● **EXERCISE TASK**
Print each line of the listing once more, precisely as given.

● **RECORDED INFORMATION**
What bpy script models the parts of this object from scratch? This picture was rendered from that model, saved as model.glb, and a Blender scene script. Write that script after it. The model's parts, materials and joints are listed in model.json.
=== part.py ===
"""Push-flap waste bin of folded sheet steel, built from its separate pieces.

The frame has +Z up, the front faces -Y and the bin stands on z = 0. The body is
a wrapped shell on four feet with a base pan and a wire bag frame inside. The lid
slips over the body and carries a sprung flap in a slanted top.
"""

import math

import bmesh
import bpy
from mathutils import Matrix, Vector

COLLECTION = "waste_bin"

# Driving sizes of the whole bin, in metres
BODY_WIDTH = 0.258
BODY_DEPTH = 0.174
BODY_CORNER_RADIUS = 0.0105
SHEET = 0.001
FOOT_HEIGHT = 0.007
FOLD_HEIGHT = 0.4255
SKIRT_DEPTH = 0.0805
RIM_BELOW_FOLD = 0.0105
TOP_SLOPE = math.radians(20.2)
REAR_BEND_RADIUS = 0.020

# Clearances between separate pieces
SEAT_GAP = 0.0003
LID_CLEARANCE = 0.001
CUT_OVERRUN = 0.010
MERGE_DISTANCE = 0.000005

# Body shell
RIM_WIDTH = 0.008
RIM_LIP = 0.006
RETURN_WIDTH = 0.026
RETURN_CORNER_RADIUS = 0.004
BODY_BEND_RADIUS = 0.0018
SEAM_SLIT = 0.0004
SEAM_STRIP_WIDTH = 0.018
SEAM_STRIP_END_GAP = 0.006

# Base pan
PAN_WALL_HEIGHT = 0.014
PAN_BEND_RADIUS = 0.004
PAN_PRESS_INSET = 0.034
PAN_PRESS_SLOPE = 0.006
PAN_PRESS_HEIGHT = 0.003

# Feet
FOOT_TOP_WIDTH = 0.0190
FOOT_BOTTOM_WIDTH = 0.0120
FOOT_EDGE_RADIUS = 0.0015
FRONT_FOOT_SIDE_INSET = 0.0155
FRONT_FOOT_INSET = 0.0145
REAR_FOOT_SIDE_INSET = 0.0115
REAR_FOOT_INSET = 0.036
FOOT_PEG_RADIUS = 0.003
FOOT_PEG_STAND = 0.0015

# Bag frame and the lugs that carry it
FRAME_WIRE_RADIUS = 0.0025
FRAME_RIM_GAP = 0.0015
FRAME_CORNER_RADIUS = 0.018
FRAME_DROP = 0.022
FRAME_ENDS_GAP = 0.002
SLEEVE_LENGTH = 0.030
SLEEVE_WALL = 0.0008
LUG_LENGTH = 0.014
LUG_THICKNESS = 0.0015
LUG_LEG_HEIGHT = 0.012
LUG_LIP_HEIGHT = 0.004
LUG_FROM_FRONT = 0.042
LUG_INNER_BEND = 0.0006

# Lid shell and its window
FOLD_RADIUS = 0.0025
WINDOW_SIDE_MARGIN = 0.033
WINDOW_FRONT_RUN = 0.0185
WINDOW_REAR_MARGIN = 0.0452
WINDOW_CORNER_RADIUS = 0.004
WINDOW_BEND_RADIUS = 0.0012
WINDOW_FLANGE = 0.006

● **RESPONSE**
What bpy script models the parts of this object from scratch? This picture was rendered from that model, saved as model.glb, and a Blender scene script. Write that script after it. The model's parts, materials and joints are listed in model.json.
=== part.py ===
"""Push-flap waste bin of folded sheet steel, built from its separate pieces.

The frame has +Z up, the front faces -Y and the bin stands on z = 0. The body is
a wrapped shell on four feet with a base pan and a wire bag frame inside. The lid
slips over the body and carries a sprung flap in a slanted top.
"""

import math

import bmesh
import bpy
from mathutils import Matrix, Vector

COLLECTION = "waste_bin"

# Driving sizes of the whole bin, in metres
BODY_WIDTH = 0.258
BODY_DEPTH = 0.174
BODY_CORNER_RADIUS = 0.0105
SHEET = 0.001
FOOT_HEIGHT = 0.007
FOLD_HEIGHT = 0.4255
SKIRT_DEPTH = 0.0805
RIM_BELOW_FOLD = 0.0105
TOP_SLOPE = math.radians(20.2)
REAR_BEND_RADIUS = 0.020

# Clearances between separate pieces
SEAT_GAP = 0.0003
LID_CLEARANCE = 0.001
CUT_OVERRUN = 0.010
MERGE_DISTANCE = 0.000005

# Body shell
RIM_WIDTH = 0.008
RIM_LIP = 0.006
RETURN_WIDTH = 0.026
RETURN_CORNER_RADIUS = 0.004
BODY_BEND_RADIUS = 0.0018
SEAM_SLIT = 0.0004
SEAM_STRIP_WIDTH = 0.018
SEAM_STRIP_END_GAP = 0.006

# Base pan
PAN_WALL_HEIGHT = 0.014
PAN_BEND_RADIUS = 0.004
PAN_PRESS_INSET = 0.034
PAN_PRESS_SLOPE = 0.006
PAN_PRESS_HEIGHT = 0.003

# Feet
FOOT_TOP_WIDTH = 0.0190
FOOT_BOTTOM_WIDTH = 0.0120
FOOT_EDGE_RADIUS = 0.0015
FRONT_FOOT_SIDE_INSET = 0.0155
FRONT_FOOT_INSET = 0.0145
REAR_FOOT_SIDE_INSET = 0.0115
REAR_FOOT_INSET = 0.036
FOOT_PEG_RADIUS = 0.003
FOOT_PEG_STAND = 0.0015

# Bag frame and the lugs that carry it
FRAME_WIRE_RADIUS = 0.0025
FRAME_RIM_GAP = 0.0015
FRAME_CORNER_RADIUS = 0.018
FRAME_DROP = 0.022
FRAME_ENDS_GAP = 0.002
SLEEVE_LENGTH = 0.030
SLEEVE_WALL = 0.0008
LUG_LENGTH = 0.014
LUG_THICKNESS = 0.0015
LUG_LEG_HEIGHT = 0.012
LUG_LIP_HEIGHT = 0.004
LUG_FROM_FRONT = 0.042
LUG_INNER_BEND = 0.0006

# Lid shell and its window
FOLD_RADIUS = 0.0025
WINDOW_SIDE_MARGIN = 0.033
WINDOW_FRONT_RUN = 0.0185
WINDOW_REAR_MARGIN = 0.0452
WINDOW_CORNER_RADIUS = 0.004
WINDOW_BEND_RADIUS = 0.0012
WINDOW_FLANGE = 0.006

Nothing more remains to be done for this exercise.